After meeting the M34, it is named Diagonal Street and proceeds in a northeasterly direction, dissecting the suburb of Regents Park (hence the name Diagonal Street). After bypassing the Regents Park Estate, it becomes Wemmer Pan Road and makes a loop around the Wemmer Pan to meet the western end of the N17 toll highway just east of the Springfield suburb. From the N17 junction, the M11 continues northwards to meet the M2 highway (Francois Oberholzer Freeway) (westbound only) as Mooi Street and enter the City and Suburban area of Johannesburg. As Mooi Street becomes a one-way street at its junction with the R29 road (Anderson Street; Marshall Street), the M11 joins the R29 westwards up to the junction with Von Wielligh Street in the suburb of Marshalltown, where the M11 resumes going northwards. Soon after, the M11 meets the two roads that form the R24 road (Albertina Sisulu Road and Commissioner Street) in the Johannesburg CBD.

By Lillian Ngoyi Street near the MTN North Taxi Rank, the M11 becomes Klein Street and continues northwards to pass through Joubert Park, where the Johannesburg Art Gallery is located. At the junction with the M10 road (Smit Street) (east of Johannesburg Park Station and east of Braamfontein), the M11 joins the M10 eastwards up to the next junction, where it enters the suburb of Hillbrow, returns to facing northwards and resumes being called Klein Street. By Hillbrow Police Station, it becomes Clarendon Place (forming the border between the Parktown and Berea suburbs), meeting the eastern end of Empire Road (M71 road), before becoming Willie Street. At the Houghton Drive (M31 road) off-ramp, the M11 becomes Louis Botha Avenue.
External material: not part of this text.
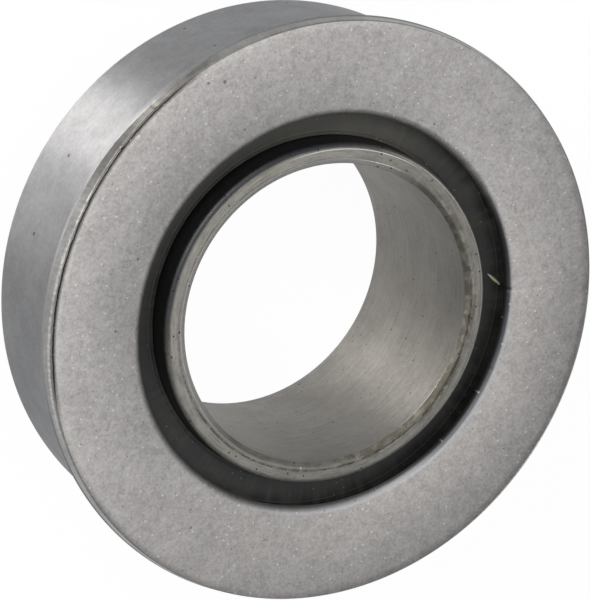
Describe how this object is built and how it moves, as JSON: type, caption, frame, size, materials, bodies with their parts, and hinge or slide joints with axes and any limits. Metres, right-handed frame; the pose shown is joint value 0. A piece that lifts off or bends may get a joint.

The M11 proceeds as Louis Botha Avenue, heading north-east, separating Houghton to the north from Yeoville and Bellevue to the south. In Houghton, it passes close to the private boy's schools of St John's College (1889) and King Edward VII school (1911). After this point, the road curves and is ominously nicknamed Deathbend due to the number of car accidents at the spot. Here the M16 1st Avenue in Houghton intersects this route from the west at a t-junction and is briefly co-signed. The route then enters the suburb of Orange Grove passing the new Victory Theatre (2007). Midway through Orange Grove, the road bends northwards and the M16 splits off to the east as 8th Street. The M11 passes through Orchards and is intersected by the R25 and then passes Sydenham and smaller suburbs of Maryvale, Forbesdale, Cheltondale, Rouxville and Hawkins Estate. The road then crosses the M20 at Atholl Road in the suburbs of Highlands North and Waverley. The road later crosses the M30 Corlett Drive in Bramley before reaching, a short distance later, the M40 Artwright Avenue in the light industrial suburb of Wynberg with the old township of Alexandra close by (to the east). The road continues north, now as the Pretoria Main Road, reaching the M60 Marlboro Drive intersection where the M1 De Villiers Graaff motorway can be accessed. Crossing the intersection, the M11 continues north parallel to the M1 on the left as the Eastern Service Road before reaching its end at an intersection with the R55 Woodmead Drive at Woodlands, near Woodmead. The road continues northwards as the R101 Old Pretoria Road to Midrand.